Elements of the California lifestyle have all been main contributors
It’s certainly on-trend for Audi to explore outdoor adventuring, with Porsche recently unveiling the off-road-capable 911 Dakar, along with the renaissance of Meyers Manx, the skunkworks that makes VW-Beetle-based dune buggies, also born in Southern California and now led by former Porsche, Audi, and Volkswagen designer Freeman Thomas. Even Hyundai has found a niche with its Santa Cruz SUV-pickup hybrid, designed at the company’s Irvine studio in Orange County. Indeed, “elements of the California lifestyle have all been main contributors to the car,” an Audi spokesperson acknowledged at a media briefing ahead of the reveal.
With roughly the same footprint as the brand’s forthcoming A6 e-tron sedan, the Activesphere is what the design team dubs an active sportback. Buzyn explains the exterior design consists of two layers: the rugged lower, designed to show off-road capability, and the elegant upper, that appears as if it’s almost floating. “We wanted to keep the body as sleek as possible,” he says. At the same time, the Activesphere — as with all contemporary Audi designs — pays homage to Audi’s Quattro rally-racing history with bulging rear “blisters” and muscular surfacing.
Especially striking is the new take on the Audi singleframe grille, which is fully transparent so occupants can see the road ahead. “We wanted to keep the singleframe, because it’s still the visual identity for the brand,” Buzyn says. Along with the vast amounts of glass on the car, there is a feeling of openness not often afforded by a super-fast roofline.

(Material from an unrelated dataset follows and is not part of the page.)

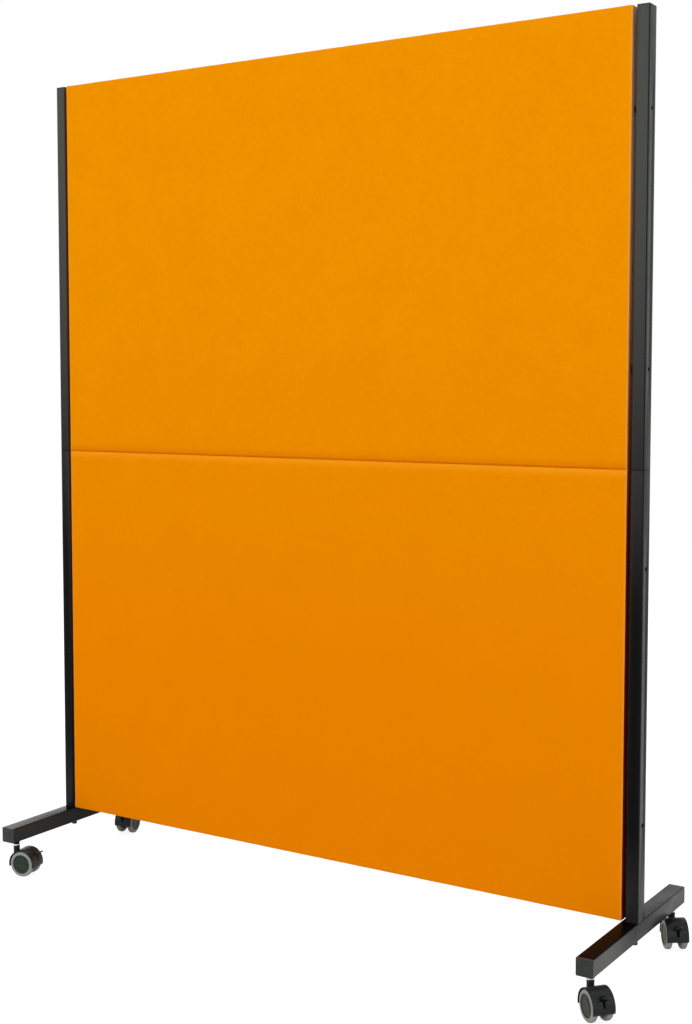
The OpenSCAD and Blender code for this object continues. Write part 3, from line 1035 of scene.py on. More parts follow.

It’s great, because we didn’t have to deal with those huge squares
The Activesphere’s transformation happens when the rear glass slides upward and the lower boot area folds down tailgate-style, revealing a small bed that can hold bikes, golf clubs, or whatever like-sized lifestyle-ish equipment you prefer. Buzyn and company can’t seem to get enough of these transformer-style show cars. Ahead of the 2021 Pebble Beach Concours d’Elegance, Buzyn showed us the Skysphere concept, which stretches with the touch of a button from driver-oriented sportscar to autonomous grand tourer. Before that, Buzyn led the design of the PB18, a racecar concept shown in Pebble Beach in 2018 that featured a moving seat that travels from the driver’s side to the centre.
As provocative as the exterior is the car’s mixed-reality interior. Designers ditched screens for augmented-reality glasses that can display functions in various locations throughout the cabin. “For us as designers it’s great, because we didn’t have to deal with those huge squares,” Buzyn says, referring to the still-vexing dilemma of where to put the displays and how big they should be. At a time when many studios are using large head-up displays, UI/UX designer Christina Huber says the goal of this project was to use the entire interior.

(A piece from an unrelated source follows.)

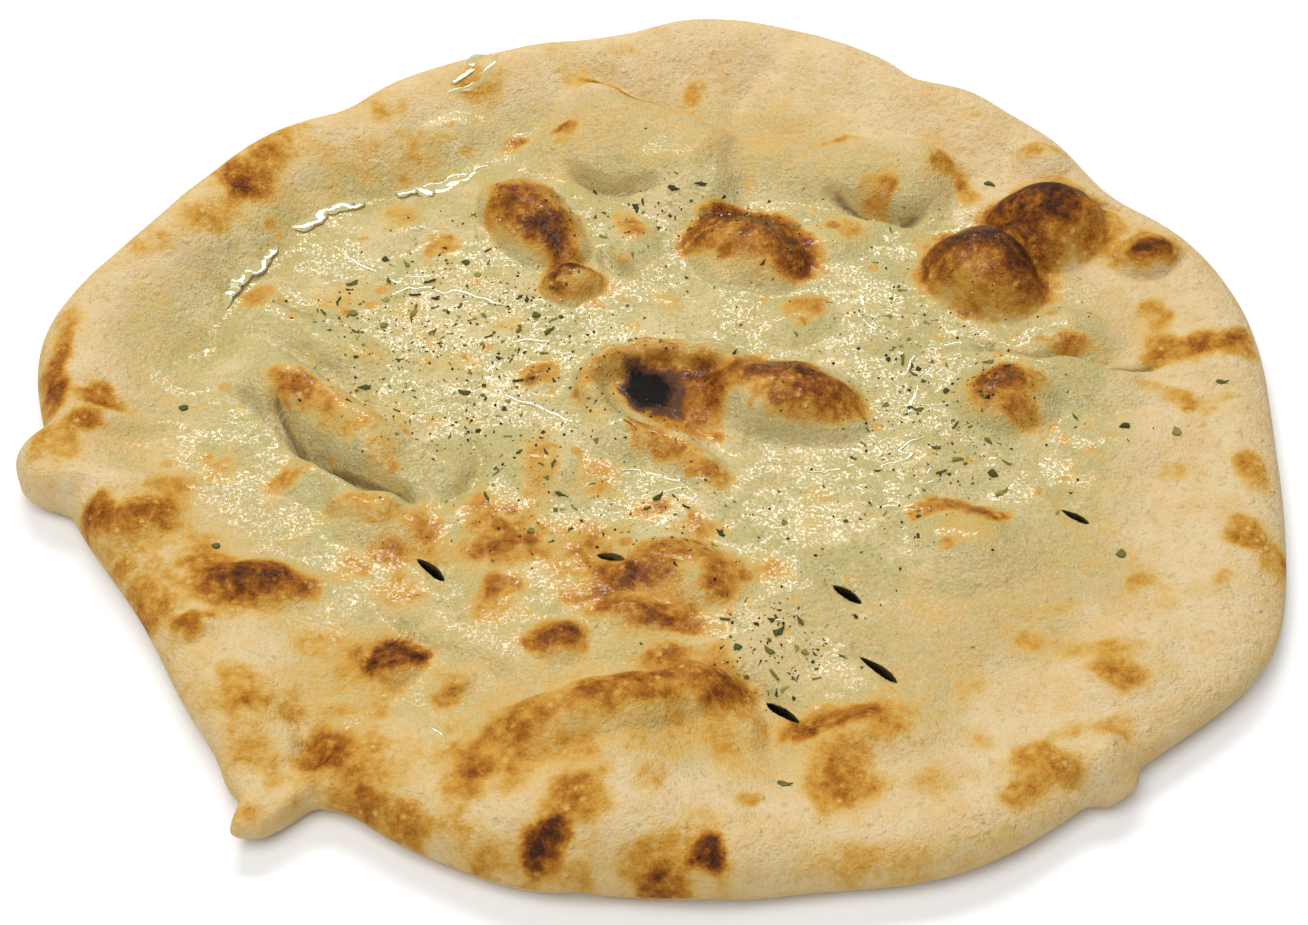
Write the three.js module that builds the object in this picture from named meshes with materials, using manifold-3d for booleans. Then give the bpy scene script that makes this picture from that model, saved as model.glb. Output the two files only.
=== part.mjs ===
// Flat oven bread: a hand-stretched pizza base, baked until blistered, cut with short slits and strewn with
// herb flakes.
// One solid, in millimetres. +Z is up, the flat underside lies on z = 0, the bread's front is -Y.
import * as THREE from 'three';
import Module from 'manifold-3d';

// --- plan outline: an oval leaning to one side, with named bulges and dents -------------------------------
const OVAL = { halfWidth: 154, halfDepth: 140, lean: 7, leanAt: 315 };
const OUTLINE = [
  { name: 'back right dent', at: 30, spread: 6, out: -8 },
  { name: 'back right flat', at: 43, spread: 5, out: -1.5 },
  { name: 'back shoulder dent', at: 56.5, spread: 2.6, out: -4 },
  { name: 'back swell', at: 76, spread: 9, out: 7.6 },
  { name: 'back crown', at: 86, spread: 4, out: 3.4 },
  { name: 'back left dent', at: 131, spread: 4.2, out: -4.5 },
  { name: 'left swell', at: 173.5, spread: 7.5, out: 8.6 },
  { name: 'left knob', at: 190.2, spread: 3.6, out: 9, blunt: true },
  { name: 'front left flat', at: 210, spread: 11, out: -10.5 },
  { name: 'tail root', at: 232.6, spread: 2.6, out: 5 },
  { name: 'tail', at: 235.4, spread: 2, out: 9.5, blunt: true },
  { name: 'tail notch', at: 240.5, spread: 3.4, out: -4 },
  { name: 'front left dent', at: 248, spread: 7, out: -4.2 },
  { name: 'front dent', at: 268, spread: 6, out: -3.2 },
  { name: 'front flat', at: 283, spread: 6, out: -2.4 },
  { name: 'front swell', at: 298, spread: 7, out: 2.2 },
  { name: 'front right knob', at: 311.8, spread: 2.2, out: 3.4, blunt: true },
  { name: 'right swell', at: 330, spread: 7, out: 6.4 },
  { name: 'right dent', at: 355, spread: 8, out: -3.8 },
];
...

“For us it was important not to just focus on the windscreen; we wanted to use the entire space of the vehicle,” she explains. “Also, the mixed-reality glasses become part of the ecosystem as you can also take them outside. It will be part of our everyday reality, like your smartphone, and will go with you wherever you go.”
We’re thinking about a utopian — rather than a dystopian — future
Without the interruption of displays, the dramatic wraparound cabin glows with ambient light, done in black and fiery red. “The colour and trim theme is fire and ice,” Buzyn explains. “It came from a picture that the colour and trim department found. There was this ice that looked almost black,” which inspired the exterior paint, dubbed Arctic Teal, “and in the background there was this mountain illuminated by the setting sun,” which drove the interior colour scheme.

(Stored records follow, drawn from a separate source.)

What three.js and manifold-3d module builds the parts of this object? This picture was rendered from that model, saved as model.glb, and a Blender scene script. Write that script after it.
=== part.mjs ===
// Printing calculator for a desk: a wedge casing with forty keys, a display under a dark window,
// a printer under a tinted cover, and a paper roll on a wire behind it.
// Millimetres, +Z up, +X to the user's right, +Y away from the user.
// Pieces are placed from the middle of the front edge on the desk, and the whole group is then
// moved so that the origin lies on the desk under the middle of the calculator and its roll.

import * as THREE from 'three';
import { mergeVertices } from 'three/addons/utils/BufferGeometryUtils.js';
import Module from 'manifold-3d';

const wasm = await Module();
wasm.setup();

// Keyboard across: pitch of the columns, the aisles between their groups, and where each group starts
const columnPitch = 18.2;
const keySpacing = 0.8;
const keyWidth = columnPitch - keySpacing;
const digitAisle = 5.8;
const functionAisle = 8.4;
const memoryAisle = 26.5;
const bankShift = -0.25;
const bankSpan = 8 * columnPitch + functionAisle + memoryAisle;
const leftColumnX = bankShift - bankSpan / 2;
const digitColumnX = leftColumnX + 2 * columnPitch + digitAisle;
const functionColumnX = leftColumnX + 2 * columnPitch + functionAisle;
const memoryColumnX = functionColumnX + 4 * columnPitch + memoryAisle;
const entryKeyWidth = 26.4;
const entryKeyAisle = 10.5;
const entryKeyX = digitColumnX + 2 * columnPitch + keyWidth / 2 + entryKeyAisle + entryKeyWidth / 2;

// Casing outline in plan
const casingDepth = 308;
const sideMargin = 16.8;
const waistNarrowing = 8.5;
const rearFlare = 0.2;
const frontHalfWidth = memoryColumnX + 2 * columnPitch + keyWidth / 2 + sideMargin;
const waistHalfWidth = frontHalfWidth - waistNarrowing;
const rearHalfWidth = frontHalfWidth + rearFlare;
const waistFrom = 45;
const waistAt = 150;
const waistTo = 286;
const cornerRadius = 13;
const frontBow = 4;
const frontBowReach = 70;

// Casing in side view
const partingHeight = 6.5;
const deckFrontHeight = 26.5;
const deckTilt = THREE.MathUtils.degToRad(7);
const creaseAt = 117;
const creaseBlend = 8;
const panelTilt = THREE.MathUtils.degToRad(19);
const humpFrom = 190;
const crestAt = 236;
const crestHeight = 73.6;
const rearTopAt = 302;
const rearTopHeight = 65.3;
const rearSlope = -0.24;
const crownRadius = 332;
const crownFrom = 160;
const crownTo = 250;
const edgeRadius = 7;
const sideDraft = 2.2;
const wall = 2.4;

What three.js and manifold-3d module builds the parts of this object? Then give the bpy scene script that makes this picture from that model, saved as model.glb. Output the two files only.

But is the Activesphere another just another example of l’art pour l’art? Of all the sphere concepts, the Grandsphere touring saloon and the compact Urbansphere seem the most likely candidates to go into production, at least in form. Still, the Activesphere is a reassuring indicator that Audi is rethinking its future, expanding its vision to new types of vehicles — and new potential customers.
And while mixed reality might not be ready for prime time, one Audi designer says the team is optimistic: “They are technologies that haven’t found their true voice yet, but there will be moments coming very soon where these technologies make perfect sense.” And another adds: “We’re thinking about a utopian — rather than a dystopian — future.”